L’Italia seppe inserirsi all’interno di questo trend positivo, abbandonando la sua tradizionale politica protezionistica e avviando un generale ammodernamento che rivitalizzò il suo il sistema produttivo, rendendolo efficiente e molto competitivo.

 

Al successo del made in Italy contribuì anche lo sviluppo dell’industria siderurgica, sotto l’egida dell’IRI (società pubblica), che permise di fornire alla rinata industria italiana acciaio a prezzi sempre più bassi per costruire auto, scooter, elettrodomestici e macchinari di ogni genere.

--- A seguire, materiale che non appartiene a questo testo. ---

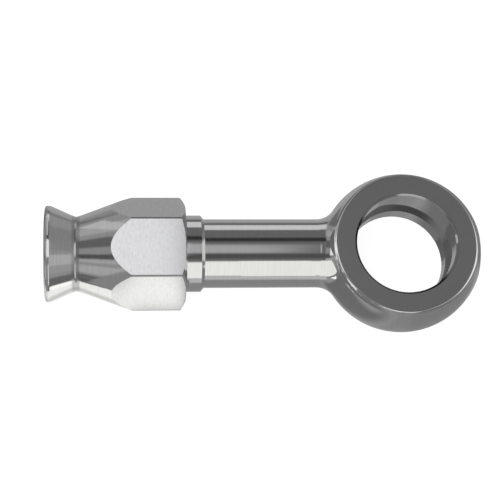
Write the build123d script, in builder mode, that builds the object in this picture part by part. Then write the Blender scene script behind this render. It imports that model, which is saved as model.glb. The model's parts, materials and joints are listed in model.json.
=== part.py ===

Un ruolo altrettanto importante ebbe l’ENI (Ente Nazionale Idrocarburi), altra grande industria pubblica, che sotto la guida coraggiosa di Enrico Mattei assicurò un costante approvvigionamento energetico a buon mercato, anche grazie alla scoperta del metano e degli idrocarburi in Val Padana. Va sottolineato, ancora, il contributo di tanti imprenditori di ingegno, piccoli e grandi, che con le loro aziende furono gli artefici della ricostruzione e i pionieri dello sviluppo economico.

Lo stato assecondò l’iniziativa privata e il fiorire di nuove attività. La crescita si sviluppò quindi in modo spontaneo e seguendo le logiche del mercato, senza una programmazione politica per favorire una crescita equilibrata, sia delle varie regioni sia dei consumi. Per questo il processo di espansione portò con sé gravi squilibri sul piano sociale.

 

La spinta produttiva, orientata all’esportazione, si concentrò sui beni di consumo privati, ed ebbe come conseguenza una diffusa disattenzione ai beni pubblici. La costruzione di scuole, ospedali, case e trasporti (fatta eccezione per le reti autostradali), tutti beni di prima necessità, segnò il passo rispetto a quanto si faceva in altri Paesi europei, generando squilibri strutturali che paghiamo ancora oggi.

 

Nonostante limiti e distorsioni, non possiamo però che condividere le parole del sociologo Luca Ricolfi, secondo il quale il miracolo economico sancisce “l’uscita delle masse popolari dalla povertà, grazie all’accesso a beni e servizi per così dire basici (dal cibo all’acqua potabile), e la conquista da parte di una minoranza degli italiani dei primi segni tangibili del benessere, come elettrodomestici, automobile, vacanze”.